After visiting Fukushima on a fact finding mission recently, Senator Ron Wyden wrote to Japan's ambassador to the US warning that, "loss of containment in any of these pools could result in an even greater release than the initial accident. "Wyden urged Japanese authorities to remove the spent fuel rods from the vulnerable pools to far safer "dry cask storage", which would protect them from potential earthquake release. Yet, the technological challenges of such a transfer of highly dangerous materials are formidable.
These risks have led two former Japanese diplomats on a crusade to avert what they see as a disaster waiting to happen. UN veteran Akio Matsumura and former Japanese ambassador to Switzerland Mitsuhei Murata attended a conference in Seoul at the end of March "to inform the participants from 54 nations of the potential global catastrophe of reactor unit 4." They called on the international community to set up an independent assessment team of structural engineers and nuclear scientists to study conditions at Reactor 4 and recommend a course of action.

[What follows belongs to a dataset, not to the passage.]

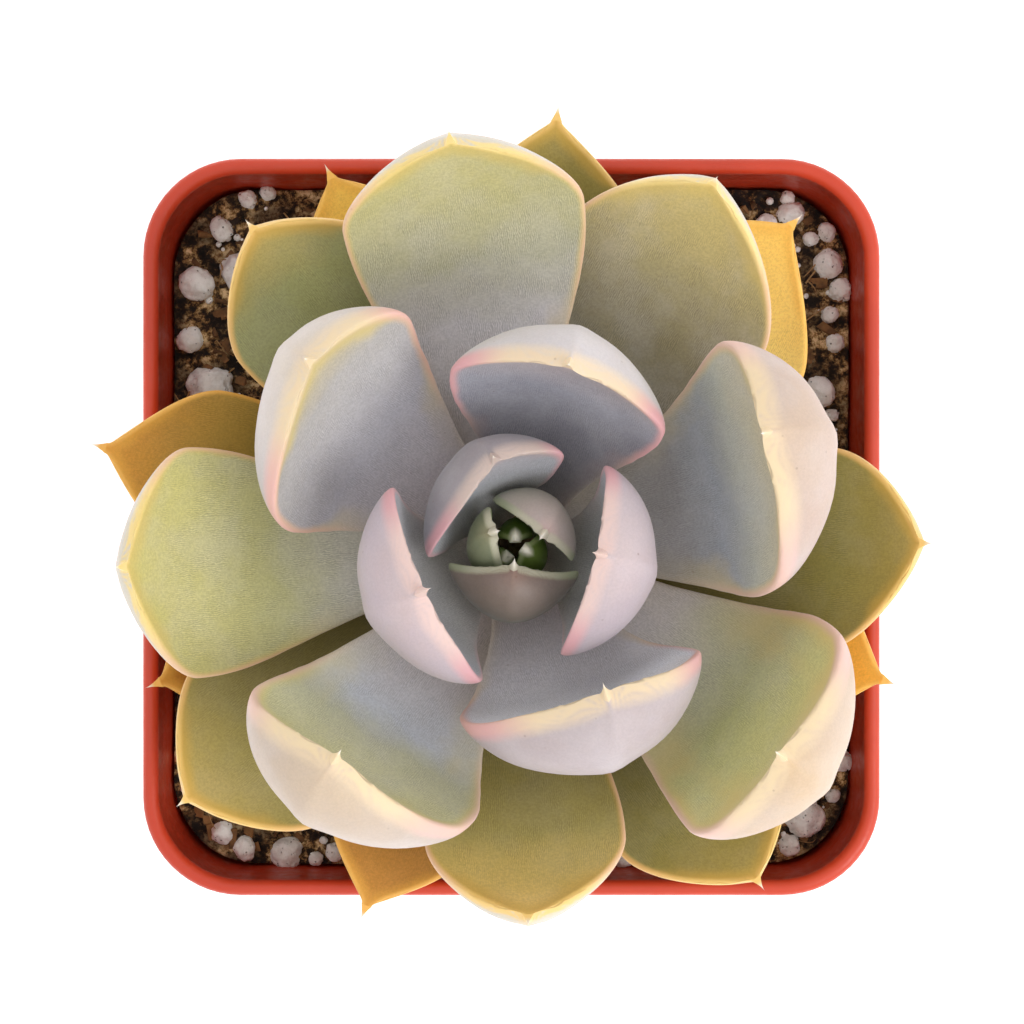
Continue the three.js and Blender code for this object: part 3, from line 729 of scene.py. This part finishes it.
def makeLeaf(index, leaf):
    r = leafRule
    small = leaf["length"] < r["small"]
    bm = bmesh.new()
    bmesh.ops.create_uvsphere(bm, u_segments=r["smallSegments"] if small else r["segments"],
                              v_segments=r["smallRings"] if small else r["rings"], radius=1.0)
    marks = {name: bm.verts.layers.float.new(name) for name in ("along", "rim", "upper", "tip", "side")}
    uvLayer = bm.loops.layers.uv.new("leafUv")
    bm.verts.index_update()
    spine = spineOf(leaf)
    rings = {}
    points = []
    for v in bm.verts:
        key = round(v.co.z, 5)
        if key not in rings:
            rings[key] = ringOf(leaf, spine, math.acos(max(-1.0, min(1.0, v.co.z))) / math.pi)
        around = math.atan2(v.co.y, v.co.x)
        points.append((rings[key], math.cos(around), math.sin(around)))
    # how far each point lies from the margin, measured on the flat outline
    shares = [i / r["outlineSteps"] for i in range(r["outlineSteps"] + 1)]
    halves = [math.hypot(halfWidthAt(leaf, s), r["mucroRadius"]) for s in shares]
    outline = np.array([(s * leaf["length"], half) for s, half in zip(shares, halves)])
    flat = np.array([(ring["s"] * leaf["length"], ring["half"] * abs(across)) for ring, across, up in points])
    away = np.sqrt(((flat[:, None, :] - outline[None, :, :]) ** 2).sum(2)).min(1)
    shift = Vector((3.7 * index, 1.9 * index, 0.0))  # no two leaves wave alike
    wave = r["wave"] * min(1.0, leaf["width"] / r["waveFull"])
    crosswise, lengthwise = r["waveScale"]
    nod = math.radians(r["mucroNod"] * leaf["hook"])
    spread = []
    for v, (ring, across, up), rim in zip(bm.verts, points, away):
        s, edge = ring["s"], ring["edge"]
        side = ring["half"] * across
        rise = ring["cup"] * ring["width"] * across ** 2
        rim = 0.0 if ring["point"] or abs(up) < 1e-4 else float(rim)
        if up < -1e-6:
            belly = max(0.0, 1 - abs(across) ** r["bellyPower"]) ** r["bellyClose"]
            rise -= edge + (ring["thick"] - edge) * belly
            keel = math.exp(-(across / r["keelWidth"]) ** 2) * smooth(s, *r["keelGrowth"])
            rise -= r["keel"] * ring["thick"] * keel
        elif edge > 0 and rim < edge:  # the margin is rounded over
            rise -= edge * (1 - math.sqrt(max(0.0, 1 - (1 - rim / edge) ** 2)))
        rise += wave * noise.noise(Vector((side * crosswise, s * leaf["length"] * lengthwise, 0)) + shift)
        along = 0.0
        if ring["point"]:
            taper = (1 - ring["point"]) ** r["mucroFlare"]
            side *= taper
            rise = mix(-r["mucroRadius"], rise, taper)
            along = leaf["tip"] * ring["point"]
        v[marks["along"]] = s
        v[marks["upper"]] = 0.5 + 0.5 * smooth(rim, 0, r["faceBlend"]) * (1 if up > 0 else -1)
        v[marks["side"]] = abs(side) / (leaf["width"] / 2)
        v[marks["tip"]] = math.hypot(side, (1 - s) * leaf["length"] + leaf["tip"] - along)
        v[marks["rim"]] = rim
        spread.append((side / r["uvSpan"] + 0.5, (s * leaf["length"] + along) / r["uvSpan"]))
        slope = ring["slope"]
        x = ring["x"] + along * math.cos(slope + nod) - rise * math.sin(slope)
        z = ring["z"] + along * math.sin(slope + nod) + rise * math.cos(slope)
        v.co = Vector((x, side + ring["sway"], z)) * mm
    for face in bm.faces:
        for loop in face.loops:
            loop[uvLayer].uv = spread[loop.vert.index]
    start = Vector((stemRadius(leaf["foot"]) + r["stand"], 0, 0)) * mm
    base = Vector((soilShape["stemX"], soilShape["stemY"], leaf["foot"])) * mm
    turn = Matrix.Rotation(math.radians(leaf["turn"]), 4, "Z")
    place = Matrix.Translation(base) @ turn @ Matrix.Translation(start)
    bmesh.ops.transform(bm, matrix=place, verts=bm.verts[:])
    bmesh.ops.recalc_face_normals(bm, faces=bm.faces[:])
    node = f"leaf_{index + 1:02d}"
    piece = newObject(f"fineLeaf{index + 1:02d}", bm, leafSkin(index + 1))
    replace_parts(piece, node)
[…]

What lessons can the nuclear industry in the US draw from the Fukushima accident and its still unresolved aftermath? Edwin Lyman describes it as a wake-up call that we have not yet heeded. He told me in a phone interview that the Nuclear Regulatory Commission (NRC) has failed to fully implement the recommendations of its own post-Fukushima task force.
Lyman says that several nuclear plants in the midwest, south and west are located near earthquake faults, including two plants in California – Diablo Canyon in San Luis Obispo county, and San Onofre between Los Angeles and San Diego.
Both of the California facilities suffered what the NRC terms "near misses" within the last year. At Diablo Canyon, the plant's engineers inadvertently locked a series of emergency valves in the reactor cooling system, an error which was not noticed for 18 months and could have led to a meltdown in the case of an emergency. The problem at San Onofre involved a leak of radioactive steam from a worn generator tube in January. The plant has been shut down indefinitely and is currently undergoing extensive testing.
While a Fukushima-type disaster could happen here in the US, Edwin Lyman insists that it doesn't need to. But he says that we have to act now to require new safeguards, demand higher performance standards and expand the roster of accidents that nuclear power plants will need to protect against. Let's hope the NRC is listening.